Otra de las grandes influencias llegó desde Inglaterra con bandas como The Beatles o Rolling Stones. Conseguían éxitos fulgurantes y el señor Dylan consideró que su carrera debía evolucionar, por lo que le dio un giro y pasó de hacer folk a hacer folk rock. Una de las grandes aportaciones a la música moderna que ha influenciado a todo tipo de músicos es la mítica Like a rolling stone (1965) con sus versos How does it feel? / How does it feel? / To be on your own / With no direction home / A complete unknown / Like a rolling stone?

 

¿La evolución de su estilo le valió la consagración con el público? No. Tampoco entre otros artistas.

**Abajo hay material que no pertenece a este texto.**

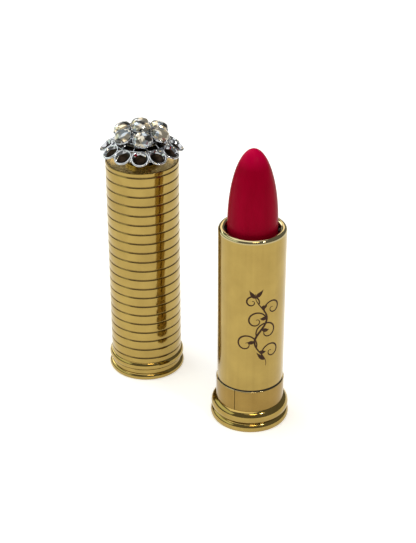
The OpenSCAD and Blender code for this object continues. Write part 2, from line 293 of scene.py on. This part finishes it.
def engraving():
    # the cut line, filled with dark brown lacquer
    g = Graph("engravedLacquer")
    clouds = g.noise(g.coords(), 1500, 3.0)
    tone = g.mix(clouds.ramp(0.3, 0.8), paint(0.030, 0.012, 0.005), paint(0.075, 0.032, 0.012))
    normal = g.bump(clouds, 0.3, 0.00003)
    return g.finish(color=tone, rough=0.45 + clouds * 0.2, metal=0.2, specular=0.2, normal=normal)


def moulded(name, low, high, rough, grain=1400):
    # plastic or fibre with a fine grain
    g = Graph(name)
    clouds = g.noise(g.coords(), grain * 0.15, 3.0)
    fine = g.noise(g.coords(), grain, 3.0)
    tone = g.mix(clouds.ramp(0.3, 0.75), paint(*low), paint(*high))
    return g.finish(color=tone, rough=rough + fine * 0.15, normal=g.bump(fine, 0.2, 0.00004))


def brushedMetal(name, low, high, rough):
    # plain metal turned on a lathe
    g = Graph(name)
    lines = g.noise(g.coords(scale=(0.05, 0.05, 1)), 4200, 2.0)
    clouds = g.noise(g.coords(), 240, 3.0)
    tone = g.mix(clouds.ramp(0.3, 0.75), paint(*low), paint(*high))
    return g.finish(color=tone, rough=rough + lines * 0.15, metal=1.0, normal=g.bump(lines, 0.2, 0.00003))


def paper():
    # blank label stock with visible fibres
    g = Graph("labelPaper")
    fibres = g.noise(g.coords(scale=(1, 0.35, 1)), 2600, 5.0, 0.7)
    tone = g.mix(fibres.ramp(0.3, 0.75), paint(0.86, 0.83, 0.76), paint(0.93, 0.91, 0.86))
    return g.finish(color=tone, rough=0.75 + fibres * 0.2, normal=g.bump(fibres, 0.35, 0.00004))


skins = {
    "barrelGold": tubeGold("barrelGold", (1.0, 1.0, 1.0), 51.8 * mm, 52.1 * mm),
    # the collar is the barrel's gold darkened and browned as painted shade
    "collarGoldPaintedShade": tubeGold("collarGoldPaintedShade", (0.80, 0.73, 0.70), 11.0 * mm, 11.1 * mm),
    "ribbedGold": ribbedGold(),
    "polishedGold": polishedGold(),
    "satinGold": satinGold(),
    "brightSilver": brightSilver(),
    "satinSilver": satinSilver(),
    "paintedShadeSilver": paintedShadeSilver(),
    "paintedReflectionGlass": paintedReflectionGlass(),
    "wax": wax(),
    "engraving": engraving(),
    "paper": paper(),
    "core": moulded("corePlastic", (0.020, 0.018, 0.016), (0.045, 0.040, 0.036), 0.45),
    "liner": moulded("linerPlastic", (0.78, 0.72, 0.57), (0.86, 0.81, 0.68), 0.28),
    # near-black fibre, darkened further as painted shade for the dark gap between collar and barrel
    "washer": moulded("washerFibreGapShade", (0.012, 0.009, 0.007), (0.030, 0.022, 0.016), 0.6, 2400),
    "steel": brushedMetal("drawnSteel", (0.50, 0.50, 0.49), (0.66, 0.65, 0.63), 0.25),
    "aluminium": brushedMetal("satinAluminium", (0.70, 0.70, 0.70), (0.82, 0.82, 0.83), 0.22),
}
print("materials made")


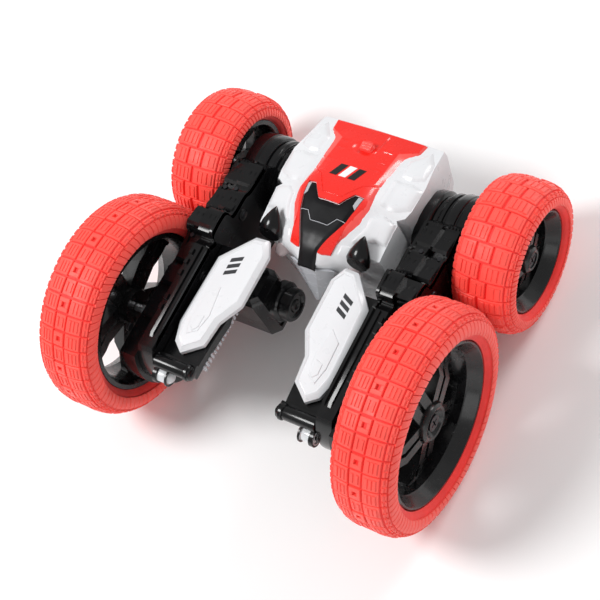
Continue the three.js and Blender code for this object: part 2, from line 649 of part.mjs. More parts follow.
function doorScrew() {
  const y = BATTERY_DOOR.screwY;
  const arm = SCREW.shankR - 0.2;
  const half = SCREW.slot / 4;
  const shank = rodZ(FLOOR_Z + 0.2, FLOOR_Z + 3.6, SCREW.shankR, 0, y);
  const collar = rodZ(FLOOR_Z + WALL + GAP, FLOOR_Z + 3, 2 * SCREW.shankR, 0, y);
  const across = box(-arm, arm, y - half, y + half, 0, FLOOR_Z + SCREW.depth);
  const upright = box(-half, half, y - arm, y + arm, 0, FLOOR_Z + SCREW.depth);
  return cut(join(shank, collar), across, upright);
}

// ---- inside the body ----
function switchKnob() {
  const k = KNOB;
  const middle = (k.y0 + k.y1) / 2;
  const stem = box(-k.stemX, k.stemX, k.y0 + 0.4, k.y1 - 0.4, k.stemZ, k.z0 + 1);
  const cap = box(-k.x, k.x, k.y0, k.y1, k.z0, k.z1);
  const ridge = box(-k.x, k.x, middle - GAP, middle + GAP, k.z1 - 0.2, k.z1 + 0.5);
  return join(stem, cap, ridge);
}

function switchBody() {
  const top = KNOB.stemZ - GAP;
  const under = BOARD.z + BOARD.thick + 1;
  const block = box(-4.5, 4.5, SLOT.y0 - 1.4, SLOT.y1 + 2.6, under + 1.2, top);
  return join(block, box(-3.5, 3.5, SLOT.y0, SLOT.y1 + 1, under, under + 1.6));
}

function circuitBoard() {
  const { x, y0, y1, z, thick } = BOARD;
  const low = z + thick - 0.2;
  const chip = box(-4, 4, 30, 38, low, low + 1.8);
  const capacitor = rodZ(low, low + 5.8, 3, 9, 44);
  const crystal = box(-11, -7, 40, 47, low, low + 3.2);
  return join(box(-x, x, y0, y1, z, z + thick), chip, capacitor, crystal);
}

function batteryPack() {
  const { radius, length, spacing, y, z } = CELL;
  const cell = rodY(y - length / 2, y + length / 2, radius, spacing, z, 20);
  const wrap = box(-spacing, spacing, y - length / 2 + GAP, y + length / 2 - GAP, z - 5, z - 2);
  return join(...onBothSides(cell), wrap);
}

// ---- assembly ----
function addWheel(add, position, wheel) {
  add(`${position}_tyre`, tyreGeometry(wheel), TYRE);
  add(`${position}_rim`, rimGeometry(wheel), BLACK);
  add(`${position}_axle`, axleRod(wheel), STEEL);
  add(`${position}_hub_screw`, hubScrew(wheel), STEEL);
}

function addTrain(add) {
  const turns = trainTurns();
  const axleBore = AXLE_R + GAP;
  const idlerBore = POST_R + GAP;
  add("front_axle_gear", trainGear(FRONT_TEETH, FRONT_AXLE, turns[0], axleBore), NYLON);
  add("first_idler_gear", firstIdler(turns[1]), NYLON);
  add("middle_idler_gear", trainGear(IDLER_TEETH[1], IDLERS[1], turns[2], idlerBore), NYLON);
  add("rear_idler_gear", trainGear(IDLER_TEETH[2], IDLERS[2], turns[3], idlerBore), NYLON);
  add("rear_axle_gear", trainGear(REAR_TEETH, REAR_AXLE, turns[4], axleBore), NYLON);
  add("motor_pinion", motorPinion(), STEEL);
}

function addSide(side, place) {
  const add = (name, geometry, look) => addPiece(`${side}_${name}`, place(geometry), look);
  addWheel(add, "front", FRONT_WHEEL);
  addWheel(add, "rear", REAR_WHEEL);
  addTrain(add);
  add("inner_gear_case", innerCase(), BLACK);
  add("outer_gear_case", outerCase(), BLACK);
  add("drive_motor", driveMotor(), STEEL);
  add("motor_housing", motorHousing(), SATIN);
  add("arm_bracket", armBracket(), BLACK);
  add("wing_cover", wingCover(), WHITE);
  add("lamp_lens", lampLens(), CLEAR);
  add("ear_pod", earPod(0), BLACK);
  add("eye_lamp", eyeLamp(), CLEAR);
  add("pivot_hub", pivotHub(), SATIN);
}

addSide("left", (geometry) => geometry);
addSide("right", mirrored);
addPiece("upper_shell", upperShell(), WHITE);
addPiece("lower_shell", lowerShell(), WHITE);
addPiece("top_cover", topCover(), RED);
addPiece("windshield_front", windshield(-GAP / 2, 0), BLACK);
addPiece("windshield_rear", windshield(GAP / 2, CLEAR_OF_BODY), BLACK);
addPiece("nose_chin", noseChin(), GREY);
addPiece("power_switch_knob", switchKnob(), RED);
addPiece("power_switch_body", switchBody(), SATIN);
addPiece("circuit_board", circuitBoard(), GREEN);
addPiece("battery_pack", batteryPack(), BLUE);
addPiece("battery_door", batteryDoor(), WHITE);
addPiece("battery_door_screw", doorScrew(), STEEL);

export default car;
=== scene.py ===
"""Looks for the radio-controlled stunt car. Shapes are drawn in millimetres and stored in metres."""

import math

import bmesh
import bpy
import numpy as np
from mathutils import Matrix, Vector
from mathutils.bvhtree import BVHTree


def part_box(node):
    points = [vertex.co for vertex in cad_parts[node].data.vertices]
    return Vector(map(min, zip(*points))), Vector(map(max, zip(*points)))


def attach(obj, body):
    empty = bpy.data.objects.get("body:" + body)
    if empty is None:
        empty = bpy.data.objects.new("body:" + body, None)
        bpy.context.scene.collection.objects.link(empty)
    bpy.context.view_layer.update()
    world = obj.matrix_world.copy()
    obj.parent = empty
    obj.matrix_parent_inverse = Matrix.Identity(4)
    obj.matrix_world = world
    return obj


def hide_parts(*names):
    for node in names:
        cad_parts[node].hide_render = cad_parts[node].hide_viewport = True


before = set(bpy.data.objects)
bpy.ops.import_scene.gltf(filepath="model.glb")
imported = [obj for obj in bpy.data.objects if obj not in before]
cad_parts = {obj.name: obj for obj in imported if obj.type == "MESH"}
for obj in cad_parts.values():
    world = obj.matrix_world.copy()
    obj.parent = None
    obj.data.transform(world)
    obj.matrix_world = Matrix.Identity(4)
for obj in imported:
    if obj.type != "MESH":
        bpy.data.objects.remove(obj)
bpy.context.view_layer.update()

MM = 0.001
SIDES = ("left", "right")  # the car's own left is +X


# ---- places taken from the frame
def centre_of(node):
    low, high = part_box(node)
    return (low + high) / 2 / MM


FRONT_MIDDLE = centre_of("left_front_tyre")
REAR_MIDDLE = centre_of("left_rear_tyre")
FRONT_AXLE, REAR_AXLE = FRONT_MIDDLE.yz, REAR_MIDDLE.yz
FRONT_R, REAR_R = FRONT_AXLE.y, REAR_AXLE.y  # the tyres stand on the floor
MOTOR_AXIS = centre_of("left_motor_pinion").yz
LAMP_AXIS = (-48.9, 44.1)
CROSS_BAR_AXIS = (-46, 48.4)


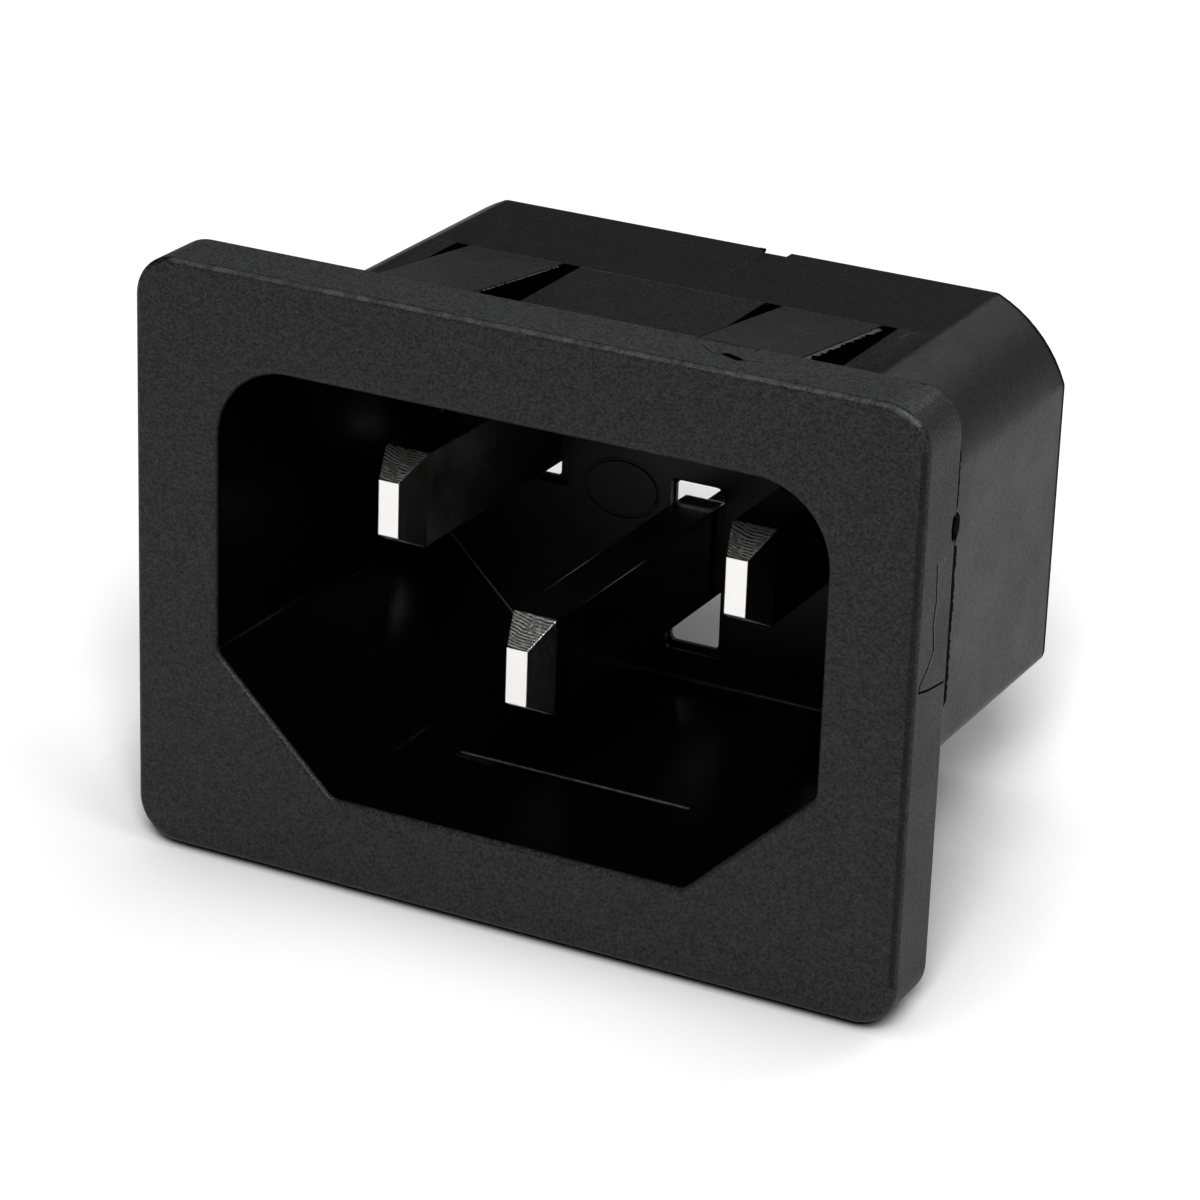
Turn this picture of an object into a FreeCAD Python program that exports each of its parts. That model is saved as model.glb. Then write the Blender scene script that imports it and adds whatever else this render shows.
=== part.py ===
import FreeCAD, Part
import math
import os
import Sketcher

# Snap-in C14 appliance inlet. Millimetres. +X is to the right seen from the front,
# the front looks along -Y, +Z is up, and y = 0 is the rear face of the flange,
# which is the face that lies against the panel.

os.makedirs("parts", exist_ok=True)
doc = FreeCAD.newDocument("Inlet")

DRIVING = [
    ("flange_width", 30.9),
    ("flange_height", 22.8),
    ("flange_thickness", 2.6),
    ("flange_corner_round", 1.6),
    ("flange_edge_round", 0.22),
    ("body_half_width", 13.28),
    ("body_half_height", 9.65),
    ("body_depth", 15.0),
    ("body_chamfer_level", 4.1),
    ("body_chamfer_run", 5.55),
    ("body_bend_round", 0.6),
    ("left_shoulder_start", 10.0),
    ("left_shoulder_end", 6.3),
    ("left_shoulder_radius", 6.0),
    ("right_shoulder_start", 10.45),
    ("right_shoulder_end", 6.65),
    ("right_shoulder_radius", 5.2),
    ("shoulder_blend", 0.5),
    ("cavity_half_width", 12.06),
    ("cavity_roof", 7.88),
    ("cavity_floor", 8.02),
    ("cavity_depth", 15.35),
    ("cavity_draft_angle", 2.3),
    ("cavity_chamfer_level", 3.31),
    ("cavity_chamfer_run", 4.93),
    ("cavity_corner_round", 2.9),
    ("cavity_bend_round", 0.6),
    ("mouth_edge_round", 0.18),
    ("pin_pitch", 14.0),
    ("pin_thickness", 1.78),
    ("pin_tall", 3.68),
    ("pin_edge_round", 0.1),
    ("row_shift", 0.1),
    ("pin_row_level", 2.14),
    ("earth_drop", 3.94),
    ("pin_tip_setback", 1.21),
    ("earth_tip_lead", 1.73),
    ("pin_nose_length", 1.32),
    ("pin_nose_width", 0.82),
    ("pin_nose_tall", 2.13),
    ("pin_nose_drop", 0.08),
    ("wing_tall", 2.0),
    ("wing_thickness", 0.7),
    ("tab_thickness", 0.8),
    ("neck_tall", 2.8),
    ("neck_end", 16.2),
    ("tab_tall", 4.8),
    ("tab_end", 23.0),
    ("tab_hole_radius", 0.8),
    ("tab_hole_from_end", 2.4),
    ("tab_nose_chamfer", 0.9),
    ("window_left", 1.24),
    ("window_right", 0.83),
    ("window_corner_round", 0.25),
    ("window_top_corner_round", 0.4),
    ("window_short_gap", 0.53),
    ("window_long_gap", 2.38),
    ("window_small_gap", 0.63),
    ("window_lip", 0.2),
    ("recess_depth", 0.35),
    ("recess_left", 1.3),
    ("recess_right", 1.32),
    ("recess_margin", 0.2),
    ("rear_pocket_half_width", 2.35),
    ("rear_pocket_margin", 1.1),
    ("finger_inner", 4.42),
    ("finger_outer", 8.44),
    ("inner_slot_width", 0.61),
    ("outer_slot_width", 0.48),
    ("finger_root", 9.25),
    ("finger_tip", 2.05),
    ("finger_rise", 0.86),
    ("finger_tip_slot", 0.95),
    ("catch_half_width", 4.78),
    ("catch_shift", 0.22),
    ("catch_face", 3.3),
    ("catch_slot", 0.34),
    ("catch_drop", 0.7),
    ("catch_end", 9.25),
    ("cavity_back_round", 0.15),
    ("gate_notch_from", 1.0),
    ("gate_notch_width", 1.1),
    ("gate_notch_height", 0.16),
    ("gate_notch_length", 0.5),
    ("mark_centre_x", 3.47),
    ("mark_centre_z", 0.12),
    ("mark_half_width", 1.62),
    ("mark_half_height", 1.2),
    ("mark_line", 0.12),
    ("mark_depth", 0.06),
]

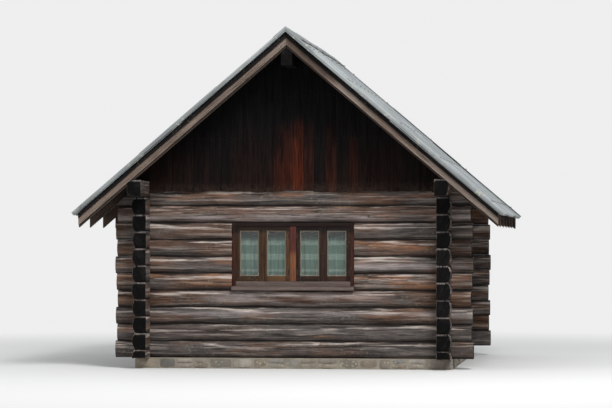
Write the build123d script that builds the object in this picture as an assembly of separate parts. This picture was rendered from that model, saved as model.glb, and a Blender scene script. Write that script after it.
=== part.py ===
from build123d import *
from math import cos, radians, sin, tan
import os

# Log cabin in millimetres. X runs across the front, Y from front to back, Z up.
# The origin is on the ground under the middle of the roof.

# Walls of hewn logs
room_width = 3900        # between the centre lines of the side walls
room_depth = 4200        # between the centre lines of the front and back walls
course = 217             # height that each log adds to its wall
courses = 10             # logs in the height of each wall
log_thickness = 184      # from the flat inner face to the middle of the bowed outer face
log_bow = 34             # swell of the outer face
log_end = 270            # log left standing out past the crossing wall
log_end_spread = 32      # how uneven those ends are
seam = 0.5               # joint between two pieces that bear on each other

# Stone footing
footing_height = 135
footing_outside = 98     # from a wall's centre line to the footing's outer face
footing_inside = 160     # the same inwards, where the joists bear

# Floor
floor_thickness = 30
joist_width = 80
joist_count = 5
floor_gap = 5            # between the floor and the walls
joist_from_wall = 250    # centre line of the outermost joist to the wall's centre line

# Window in the front wall
window_width = 1580
window_first = 4         # course on which the window stands
window_courses = 4
sill_thickness = 55
sill_nose = 38           # thickness of the sill at its outer edge
sill_reach = 45          # sill past the face of the wall
frame_setback = 25       # window frame behind the face of the wall
frame_depth = 110
jamb = 50
frame_rail = 60
mullion = 80
sash_setback = 12
sash_depth = 45
stile = 62
sash_foot = 78
rebate_width = 10
rebate_depth = 14
glass_thickness = 4
curtain_top = 500        # above the foot of the sash openings
curtain_thickness = 36
curtain_clear = 40       # between the window frame and the curtain rod's centre line
curtain_gap = 14
rod_diameter = 12

# Door in the back wall
door_width = 960
door_first = 1           # course on which the door frame stands
door_setback = 20
door_frame_depth = 140
door_jamb = 60
threshold = 40
leaf_thickness = 36
leaf_gap = 3
ledge_width = 120
ledge_thickness = 28
strap_length = 560
strap_width = 44
strap_thickness = 5
knuckle_diameter = 20
handle_height = 900      # above the threshold
handle_length = 150
handle_diameter = 16
handle_stand = 38

# Roof
pitch = 40.4             # degrees
front_overhang = 800     # verge to the centre line of the front wall
back_overhang = 400
eave_reach = 2700        # ridge to eave, measured level
rafter_width = 70
rafter_depth = 110
rafters_over_room = 6
deck_thickness = 24
ridge_beam_width = 140
ridge_beam_height = 220
post_width = 90
post_depth = 130
posts_each_side = 2
gable_board = 26
gable_lap = 50           # gable boarding hung down over the top log
barge_thickness = 28
barge_depth = 110
trim_thickness = 22
trim_depth = 45
sheet_verge = 40         # sheets past the verge trim
sheet_eave = 40          # sheets past the boarding
sheet_thickness = 6
wave_height = 40
wave_pitch = 177
wave_flat = 30           # level part of each crest and each valley
sheet_lap = 160
ridge_gap = 60           # from the ridge down to the first sheet
cap_wing = 210
cap_thickness = 5        # of the ridge cap and the verge caps
verge_cap_cover = 110    # top of a verge cap, over the first wave
verge_cap_drop = 45      # outer leg of a verge cap

# Places worked out from those sizes
log_height = course - seam
half_log = log_thickness / 2
half_width = room_width / 2
roof_length = front_overhang + room_depth + back_overhang
front_y = front_overhang - roof_length / 2
back_y = front_y + room_depth
cross_top = footing_height + courses * course
plate_base = footing_height + (courses - 0.5) * course
plate_top = plate_base + log_height
rise = tan(radians(pitch))
lean = cos(radians(pitch))
under_rafters = deck_thickness + rafter_depth
deck_ridge = plate_top + half_width * rise + under_rafters / lean
deck_end = eave_reach - sheet_eave
slope_end = eave_reach / lean
verge_to_trim = roof_length / 2 - sheet_verge
verge_to_barge = verge_to_trim - trim_thickness - seam
verge_to_rafter = verge_to_barge - barge_thickness - seam
beam_top = deck_ridge - (under_rafters + seam) / lean
beam_bottom = beam_top - ridge_beam_height
sheet_rise = seam
upper_sheet_rise = sheet_rise + sheet_thickness + seam
verge_cap_rise = upper_sheet_rise + wave_height + sheet_thickness + seam
ridge_cap_rise = verge_cap_rise + cap_thickness + seam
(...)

Se le tachó de «traidor». Además, otro de los motivos por el que se le critica como músico es que versiona sus grandes obras a placer, según el momento y la ocasión. Lo que el público parece querer escuchar es exactamente la misma versión de esas canciones tal y como se interpretaron hace 30 o 40 años. Es algo difícil de mantener a lo largo de varias décadas. Aún más, ¿se imaginan tratando de interpretar sus obras de la misma forma que las crearon a lo largo de todo ese tiempo? ¡Qué aburrimiento para ese músico! ¡Qué hastío para el público! Aquí pueden escuchar diferentes versiones de la misma canción, Blowin’ In The Wind, comenzando por Joan Baez. Si el gran Jimi Hendrix le versionó, por algo sería.

Lo que no se puede negar es que Bob Dylan es un músico que ha influido en varias generaciones y a músicos muy importantes (como The Boss), tiene en su haber importantes premios, sigue en activo y de gira. Parece que continúa haciendo las cosas a su manera. Lo que me planteo con esta etapa pos-Nobel es ¿estará este genio a la altura de su propia leyenda?